* **Work to complete**:
Provide the data again in its entirety, exactly as given.
** Start of Listed entries **
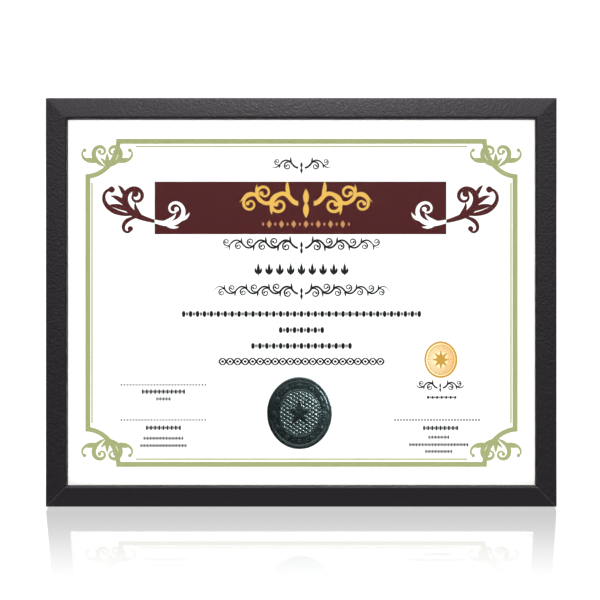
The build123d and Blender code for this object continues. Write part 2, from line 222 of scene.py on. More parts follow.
class Tree:
    """The node tree of a material or of the world, under construction."""

    def __init__(self, owner: bpy.types.Material | bpy.types.World) -> None:
        """Open the owner's node tree."""
        owner.use_nodes = True
        self.nodes = owner.node_tree.nodes
        self.links = owner.node_tree.links

    def add(self, kind: str, inputs: dict, out: str | int = 0, **settings: object) -> bpy.types.NodeSocket:
        """Add a node.

        Args:
            kind: The node's type name after "ShaderNode".
            inputs: Values or output sockets by input name or number.
            out: The name or number of the output that is wanted.
            settings: The node's own properties.

        Returns:
            That output.
        """
        node = self.nodes.new("ShaderNode" + kind)
        for key, value in settings.items():
            setattr(node, key, value)
        self.feed(node, inputs)
        return node.outputs[out]

    def feed(self, node: bpy.types.Node, inputs: dict) -> None:
        """Set a node's inputs to values or link them to output sockets.

        Args:
            node: The node.
            inputs: Values or output sockets by input name or number.
        """
        for key, value in inputs.items():
            if isinstance(value, bpy.types.NodeSocket):
                self.links.new(value, node.inputs[key])
            else:
                node.inputs[key].default_value = value


@dataclass(frozen=True)
class Finish:
    """What a surface is dressed in."""

    name: str

    def material(self) -> bpy.types.Material:
        """Build the material."""
        made = bpy.data.materials.new(self.name)
        self.paint(Tree(made))
        return made

    def paint(self, t: Tree) -> None:
        """Fill the material's node tree."""
        raise NotImplementedError

    @staticmethod
    def clouds(t: Tree, size_mm: float, detail: float) -> bpy.types.NodeSocket:
        """Noise on the object's own coordinates, its patches a real size across, spread over 0 to 1.

        Args:
            t: The tree.
            size_mm: The size of the largest patches.
            detail: How many finer layers are added.

        Returns:
            The noise.
        """
        at = t.add("TexCoord", {}, "Object")
        noise = t.add("TexNoise", {"Vector": at, "Scale": 1 / (size_mm * MM), "Detail": detail})
        return t.add("MapRange", {"Value": noise, "From Min": 0.3, "From Max": 0.7})


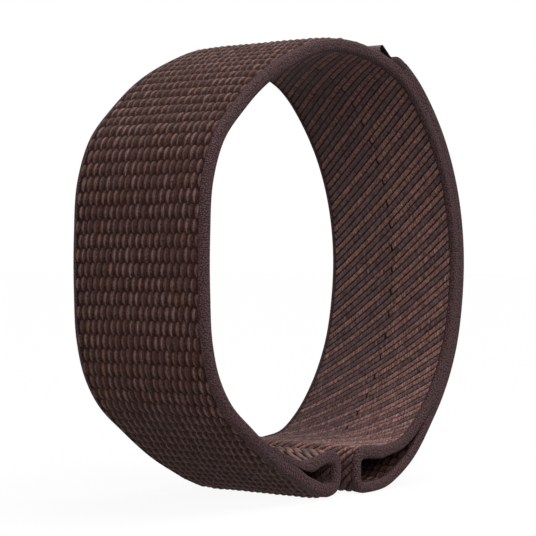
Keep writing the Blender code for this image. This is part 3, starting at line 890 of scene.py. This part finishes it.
def grid_shape(name, grid_size, point):
    """A small domed patch: point gives the place for two numbers that run from -1 to 1."""
    mesh = bmesh.new()
    own_map = mesh.loops.layers.uv.new("cloth")
    across, along = (np.linspace(-1, 1, count) for count in grid_size)
    grid = [[(mesh.verts.new(point(u, v)), (u, v)) for u in across] for v in along]
    for lower, upper in zip(grid, grid[1:]):
        for corners in zip(lower, lower[1:], upper[1:], upper):
            face = mesh.faces.new([vert for vert, _ in corners])
            for loop, (_, own_place) in zip(face.loops, corners):
                loop[own_map].uv = own_place
    return placed(name, smooth_mesh(name, mesh))


def bar_point(u, v):
    """A leaning arch of filaments: X runs along the strap, and one side draws in at the foot."""
    v = math.sin(v * math.pi / 2)
    lens = 0.6 + 0.4 * (1 - v * v) ** 0.5
    if u < 0:
        lens *= 1 - BAR_NARROWING * max(-v, 0.0)
    ridge = 1 - abs(u) ** 2.2
    height = (1 + FOOT_SHARE) * ridge * (1 - v * v * 0.8) - FOOT_SHARE
    return (v * BAR_LENGTH / 2, u * lens * BAR_WIDTH / 2, height * BAR_HEIGHT)


def stitch_point(u, v):
    """One plied stitch of a cord: a bead that leans like the lay of a rope."""
    v = math.sin(v * math.pi / 2)
    full = (1 - 0.35 * v * v) ** 0.5
    height = (1 + FOOT_SHARE) * max(1 - u * u, 0.0) ** 0.5 * full - FOOT_SHARE
    y = u * full * STITCH_WIDTH / 2
    return (v * STITCH_LENGTH / 2 + y * STITCH_LEAN, y, height * STITCH_HEIGHT)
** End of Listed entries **
* **Result of this task**:
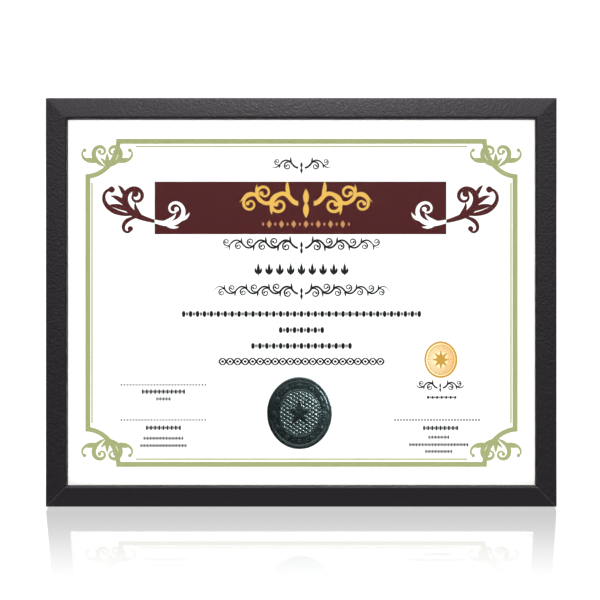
The build123d and Blender code for this object continues. Write part 2, from line 222 of scene.py on. More parts follow.
class Tree:
    """The node tree of a material or of the world, under construction."""

    def __init__(self, owner: bpy.types.Material | bpy.types.World) -> None:
        """Open the owner's node tree."""
        owner.use_nodes = True
        self.nodes = owner.node_tree.nodes
        self.links = owner.node_tree.links

    def add(self, kind: str, inputs: dict, out: str | int = 0, **settings: object) -> bpy.types.NodeSocket:
        """Add a node.

        Args:
            kind: The node's type name after "ShaderNode".
            inputs: Values or output sockets by input name or number.
            out: The name or number of the output that is wanted.
            settings: The node's own properties.

        Returns:
            That output.
        """
        node = self.nodes.new("ShaderNode" + kind)
        for key, value in settings.items():
            setattr(node, key, value)
        self.feed(node, inputs)
        return node.outputs[out]

    def feed(self, node: bpy.types.Node, inputs: dict) -> None:
        """Set a node's inputs to values or link them to output sockets.

        Args:
            node: The node.
            inputs: Values or output sockets by input name or number.
        """
        for key, value in inputs.items():
            if isinstance(value, bpy.types.NodeSocket):
                self.links.new(value, node.inputs[key])
            else:
                node.inputs[key].default_value = value


@dataclass(frozen=True)
class Finish:
    """What a surface is dressed in."""

    name: str

    def material(self) -> bpy.types.Material:
        """Build the material."""
        made = bpy.data.materials.new(self.name)
        self.paint(Tree(made))
        return made

    def paint(self, t: Tree) -> None:
        """Fill the material's node tree."""
        raise NotImplementedError

    @staticmethod
    def clouds(t: Tree, size_mm: float, detail: float) -> bpy.types.NodeSocket:
        """Noise on the object's own coordinates, its patches a real size across, spread over 0 to 1.

        Args:
            t: The tree.
            size_mm: The size of the largest patches.
            detail: How many finer layers are added.

        Returns:
            The noise.
        """
        at = t.add("TexCoord", {}, "Object")
        noise = t.add("TexNoise", {"Vector": at, "Scale": 1 / (size_mm * MM), "Detail": detail})
        return t.add("MapRange", {"Value": noise, "From Min": 0.3, "From Max": 0.7})


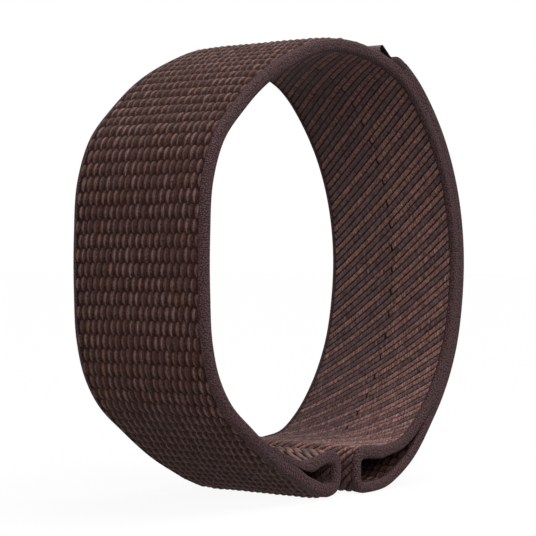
Keep writing the Blender code for this image. This is part 3, starting at line 890 of scene.py. This part finishes it.
def grid_shape(name, grid_size, point):
    """A small domed patch: point gives the place for two numbers that run from -1 to 1."""
    mesh = bmesh.new()
    own_map = mesh.loops.layers.uv.new("cloth")
    across, along = (np.linspace(-1, 1, count) for count in grid_size)
    grid = [[(mesh.verts.new(point(u, v)), (u, v)) for u in across] for v in along]
    for lower, upper in zip(grid, grid[1:]):
        for corners in zip(lower, lower[1:], upper[1:], upper):
            face = mesh.faces.new([vert for vert, _ in corners])
            for loop, (_, own_place) in zip(face.loops, corners):
                loop[own_map].uv = own_place
    return placed(name, smooth_mesh(name, mesh))


def bar_point(u, v):
    """A leaning arch of filaments: X runs along the strap, and one side draws in at the foot."""
    v = math.sin(v * math.pi / 2)
    lens = 0.6 + 0.4 * (1 - v * v) ** 0.5
    if u < 0:
        lens *= 1 - BAR_NARROWING * max(-v, 0.0)
    ridge = 1 - abs(u) ** 2.2
    height = (1 + FOOT_SHARE) * ridge * (1 - v * v * 0.8) - FOOT_SHARE
    return (v * BAR_LENGTH / 2, u * lens * BAR_WIDTH / 2, height * BAR_HEIGHT)


def stitch_point(u, v):
    """One plied stitch of a cord: a bead that leans like the lay of a rope."""
    v = math.sin(v * math.pi / 2)
    full = (1 - 0.35 * v * v) ** 0.5
    height = (1 + FOOT_SHARE) * max(1 - u * u, 0.0) ** 0.5 * full - FOOT_SHARE
    y = u * full * STITCH_WIDTH / 2
    return (v * STITCH_LENGTH / 2 + y * STITCH_LEAN, y, height * STITCH_HEIGHT)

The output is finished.